In its Notice, Boston College does not advance any developed argument as to why Price’s death renders this appeal moot. Instead, it merely presents a series of brief factual statements accompanied by the conclusory claim that these statements “mean” that Price’s death deprives the government of any right to obtain the documents that are the subject of this appeal. [Notice ¶¶1-5]. Such a skeletal argument would ordinarily be deemed waived, see United States v. Zannino, 895 F.2d 1, 17 (1990) (noting the “settled appellate rule that issues adverted to in a perfunctory manner, unaccompanied by developed argumentation, are deemed waived”), but, because the argument in theory raises a question of this Court’s authority to hear the appeal, a response to the substance of Boston College’s argument is warranted. See Connectu, 522 F.3d at 88 (“Because the inquiry into whether an appeal has become moot implicates a foundational question, sound practice dictates that we give that inquiry priority and conduct it as a threshold matter.”). As explained below, the argument is meritless.

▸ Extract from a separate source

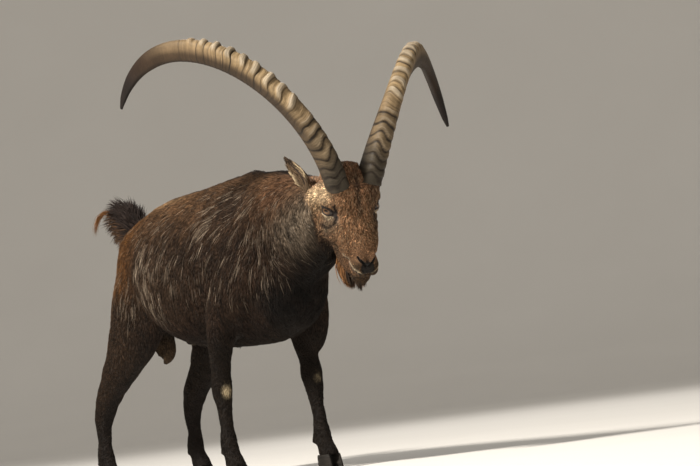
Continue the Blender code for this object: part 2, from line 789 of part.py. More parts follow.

Boston College’s argument for mootness rests on two propositions. First, Boston College contends that the caption assigned to the case in the district court demonstrates that the subpoenas were intended only to obtain information that could be used to prosecute Price herself. [Notice ¶¶1, 5]. Second, Boston College contends that, because Price is dead and cannot be prosecuted, the US-UK MLAT cannot support a request for legal assistance, because it provides that legal assistance is “not . . . available for matters in which the administrative authority anticipates that no
prosecution or referral, as applicable, will take place.” [Notice ¶3]. Both propositions are mistaken.

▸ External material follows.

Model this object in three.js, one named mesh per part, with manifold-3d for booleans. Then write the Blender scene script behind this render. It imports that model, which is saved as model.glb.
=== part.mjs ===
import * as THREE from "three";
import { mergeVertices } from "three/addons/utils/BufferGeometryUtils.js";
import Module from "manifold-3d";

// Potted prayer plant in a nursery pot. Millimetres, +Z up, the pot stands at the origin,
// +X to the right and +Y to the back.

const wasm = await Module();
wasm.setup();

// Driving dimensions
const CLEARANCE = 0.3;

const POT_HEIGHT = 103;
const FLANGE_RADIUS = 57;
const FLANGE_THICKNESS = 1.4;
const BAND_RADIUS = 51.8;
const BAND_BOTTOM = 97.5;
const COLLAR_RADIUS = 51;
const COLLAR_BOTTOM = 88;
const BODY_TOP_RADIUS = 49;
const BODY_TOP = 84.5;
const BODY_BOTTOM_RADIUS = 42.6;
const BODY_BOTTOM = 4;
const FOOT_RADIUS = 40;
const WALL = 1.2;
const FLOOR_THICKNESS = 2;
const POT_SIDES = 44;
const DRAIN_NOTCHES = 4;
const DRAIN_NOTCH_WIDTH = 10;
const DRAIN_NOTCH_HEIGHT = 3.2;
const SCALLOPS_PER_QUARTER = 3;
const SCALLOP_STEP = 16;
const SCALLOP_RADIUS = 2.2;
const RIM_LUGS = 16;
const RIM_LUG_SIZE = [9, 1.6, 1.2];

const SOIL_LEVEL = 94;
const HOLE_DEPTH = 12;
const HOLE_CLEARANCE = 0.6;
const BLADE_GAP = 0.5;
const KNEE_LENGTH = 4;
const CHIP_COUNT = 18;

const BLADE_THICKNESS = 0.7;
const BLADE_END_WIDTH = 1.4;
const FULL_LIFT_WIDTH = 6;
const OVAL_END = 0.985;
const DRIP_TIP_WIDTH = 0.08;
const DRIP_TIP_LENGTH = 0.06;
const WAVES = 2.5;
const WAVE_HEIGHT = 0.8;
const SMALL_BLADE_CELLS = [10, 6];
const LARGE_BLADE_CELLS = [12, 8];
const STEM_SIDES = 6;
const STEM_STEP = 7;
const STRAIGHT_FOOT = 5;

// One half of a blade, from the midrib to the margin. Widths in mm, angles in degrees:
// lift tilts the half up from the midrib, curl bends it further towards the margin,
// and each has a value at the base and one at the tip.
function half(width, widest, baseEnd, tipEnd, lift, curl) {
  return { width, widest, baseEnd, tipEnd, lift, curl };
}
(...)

Boston College’s claim that the case caption shows that the government’s requests only sought evidence against Price personally is at odds with the record and, indeed, with Boston College’s own litigating position in the district court and on appeal. Nothing in the subpoenas themselves supports such a limited reading – the subpoenas that are the subject of this appeal broadly requested materials relating to “any and all interviews containing information about the abduction and death of Mrs. Jean McConville,” which very well might include interviews implicating persons other than Price in McConville’s death. [Add.4]. Nor do the proceedings in the case indicate that the district court or any party believed that the subpoenas or the investigation should be construed so narrowly. To the contrary, statements by the district court and the parties reflect that it was understood that the subpoenas generally sought, at the least, all documents relevant to the investigation of McConville’s death, not merely those that might implicate Price. [See, e.g. JA:143-45 (discussion of process and search terms that could determine what materials related to McConville), 153-55 (same)]. The only area of dispute was to what extent the request extended to materials that did not directly address the McConville murder. [See, e.g., JA:191-92].

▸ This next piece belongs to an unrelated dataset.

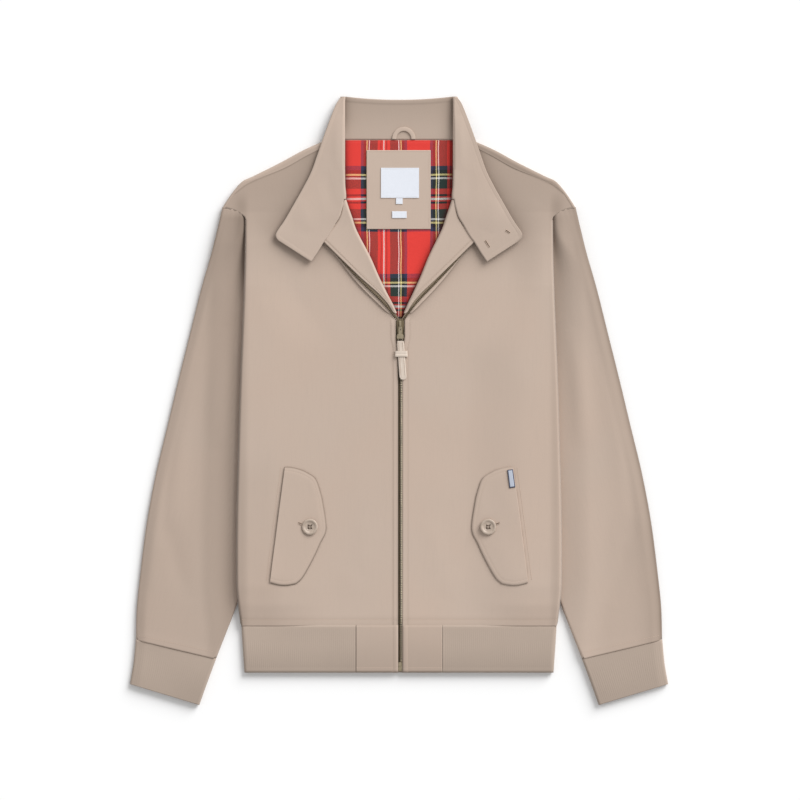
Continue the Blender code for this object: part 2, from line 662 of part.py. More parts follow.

This understanding of the scope of information sought is reflected in this Court’s opinion in In re: Request, see 685 F.3d at 3 (noting that the subpoenas were “part of an investigation . . . into the 1972 abduction and death of Jean McConville” and that the second set of subpoenas “sought any information related to the death or abduction of McConville”) (emphasis added), and was not challenged by Boston College in this appeal. [See Br.34 (arguing only that the district court used the “wrong test” in determining what documents should be disclosed in response to subpoenas “seek[ing] information about the abduction or death of Jean McConville”)]. It is also confirmed by the ex parte documents filed by the government in the case, which establish beyond dispute that the request for assistance and the government’s application in the district court were not limited to a search for documents bearing on Price’s personal culpability. [See generally D.2 & Exhibits;
see also S.App.3-4]. Against this backdrop, Boston College’s claim that this Court should infer a narrower scope of the investigation based merely on the district court caption is untenable.

Because the investigation was not limited to seeking materials for the purpose of prosecuting Price, Boston College’s treaty-based argument, which relies on that mistaken premise, cannot succeed. In any event, this argument also fails on the merits, for two reasons. First, the treaty provision on which Boston College relies is not, in fact, implicated in this case. The request in this case was made pursuant to Article 1 of the US-UK MLAT, which, in conjunction with Article 19, provides that “Parties shall provide for mutual legal assistance . . . for the purpose of proceedings”
that include “any measure or step taken in connection with the investigation or prosecution of criminal offenses.” See US-UK MLAT, Arts. 1, 19. Article 1bis expands the obligation to provide assistance under Article 1 to include instances where assistance is requested by a “national administrative authority,” but limits this expanded authority to circumstances where the administrative authority is conducting an investigation “with a view to a criminal prosecution” or a referral to investigation or prosecution authorities. See US-UK MLAT Art.1, §1bis. That provision, and its
limitations, does not apply here. [See D.2, p.1].

Second, as this Court affirmed in In re: Request, the US-UK MLAT by express terms precludes a private party from refusing to comply with a request for production of documents on the ground that the requirements of the treaty have not been followed. See 685 F.3d at 12-13. Thus, even if Price’s death did call into question whether the United States was still required to provide the documents to the UK pursuant to the treaty, which it does not, that would not absolve Boston College of its obligation to provide the documents to the United States and this appeal would remain viable.

In light of the above, Boston College has not met its burden of establishing that the government has no “legally cognizable interest in the outcome” of this appeal. Connectu LLC, 522 F.3d at 88. To the contrary, the government is entitled to enforcement of its subpoenas as provided for in the district court’s order. Thus, unless Boston College wishes to simply comply with that order, the appeal presents a live case or controversy and is not moot.

CONCLUSION

For the foregoing reasons, the government respectfully requests that Boston College’s motion to dismiss its appeal as moot be denied.

Respectfully submitted,
CARMEN M. ORTIZ
United States Attorney
By: /s/ Randall E. Kromm
RANDALL E. KROMM
Assistant U.S. Attorney

1Citations are as follows. The citation “[Notice ¶_]” refers to Boston College’s Notice of Suggestion of Death. The citations “[Br._],” “[Add._],” and “[JA:_]” refer, respectively, to Boston College’s brief, addendum, and joint appendix. The citation “[S.App._]” refers to the ex parte supplemental appendix filed by the government. The citation “[D._]” refers to a docket entry in the district court case.